(STORED DATA):
---
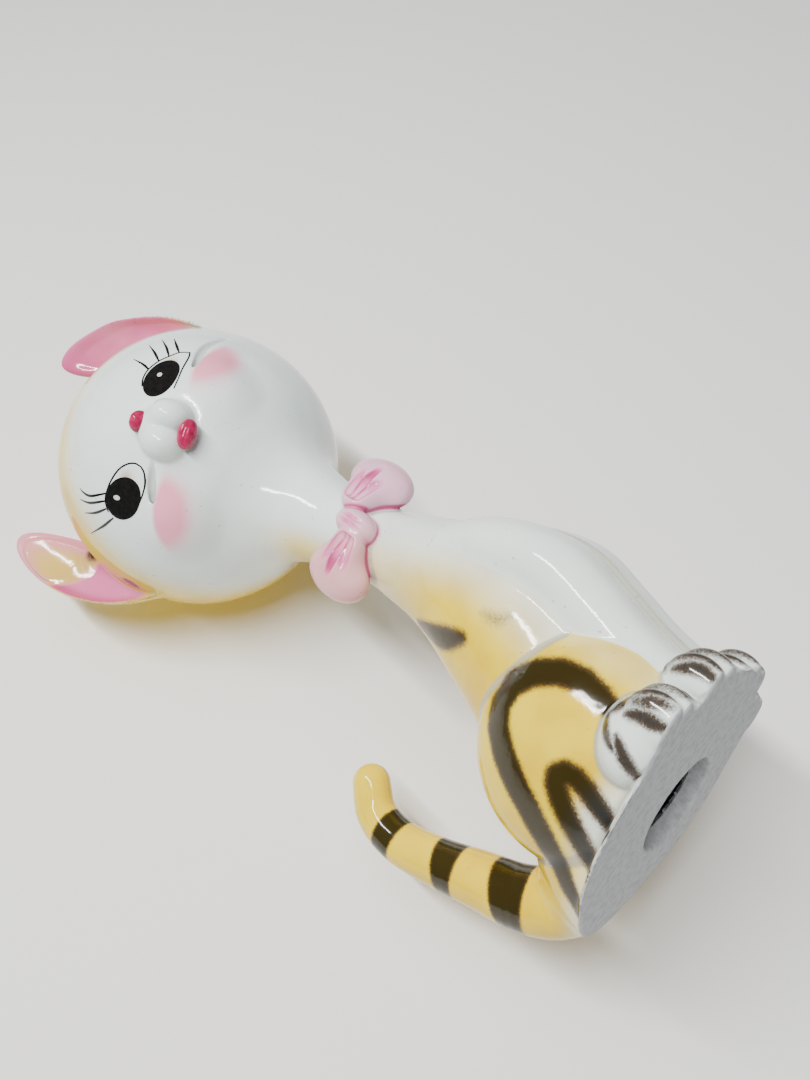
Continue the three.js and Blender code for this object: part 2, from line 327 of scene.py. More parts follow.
def creases(p):
    """Narrow creases pressed into the face, shallow at both ends."""
    distance = np.full(len(p), FAR)
    _, y, z = (p - HEAD_CENTRE).T
    near = np.flatnonzero((y < 0) & (z > CREASE_BAND[0]) & (z < CREASE_BAND[1]))
    for path in CREASE_PATHS:
        distance[near] = np.minimum(distance[near], smooth_rod(p[near], path, CREASE_SIZES, 16))
    return distance


def muzzle(p):
    """Two whisker pads under a short bridge that carries the nose."""
    pads = [
        ellipsoid(p, on_head(0.86, MUZZLE_SIDE + side * 0.085, -0.48), (5.2, 4.1, 4.9), HEAD_AXES)
        for side in (1, -1)
    ]
    bridge = ellipsoid(p, on_head(0.9, MUZZLE_SIDE, -0.37), (3.6, 3.3, 4.6), HEAD_AXES)
    return blend(blend(*pads, 0.8), bridge, 2.0)


# The ears: places on the arc from the crown down the side of the head, in head radii and radians
EAR_MIDDLE = math.radians(69)
EAR_HALF_ARC = math.radians(33)
EAR_TILT = math.radians(8)
EAR_SKEW = 0.62
EAR_TAPER = 0.6
EAR_ROOT = 0.86
EAR_HEIGHT = {1: 0.38, -1: 0.46}


def fold_line(across):
    """Where along the right ear its crown end folds over."""
    return -0.28 + 0.3 * across


def ear_place(p, side):
    """Where points lie on an ear: along it from crown to cheek, across it from root to rim, and
    forwards of its middle sheet in millimetres."""
    forward, left, up = ((p - HEAD_CENTRE) @ HEAD_AXES / HEAD_RADIUS).T
    reach = np.hypot(left, up)
    angle = side * (np.arctan2(left, up) + EAR_TILT)
    along = (angle - EAR_MIDDLE) / EAR_HALF_ARC
    for _ in range(3):
        outwards = (reach - EAR_ROOT) / (EAR_HEIGHT[side] * np.maximum(1 - EAR_TAPER * along, 0.25))
        outwards = np.clip(outwards, -0.5, 1.6)
        along = np.clip((angle - EAR_MIDDLE) / EAR_HALF_ARC + EAR_SKEW * outwards ** 2, -2, 2)
    across = outwards * 2 - 1
    dish = 0.05 * np.maximum(1 - along ** 2 - across ** 2, 0)
    middle = 0.14 + 0.3 * outwards * (1 - 0.5 * along) - dish
    return along, across, (forward - middle) * HEAD_RADIUS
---
(WORK INSTRUCTIONS):
Write out every line of the preceding listing that contains "from".

(OUTPUT OF THE TASK):
Continue the three.js and Blender code for this object: part 2, from line 327 of scene.py. More parts follow.
# The ears: places on the arc from the crown down the side of the head, in head radii and radians
    """Where points lie on an ear: along it from crown to cheek, across it from root to rim, and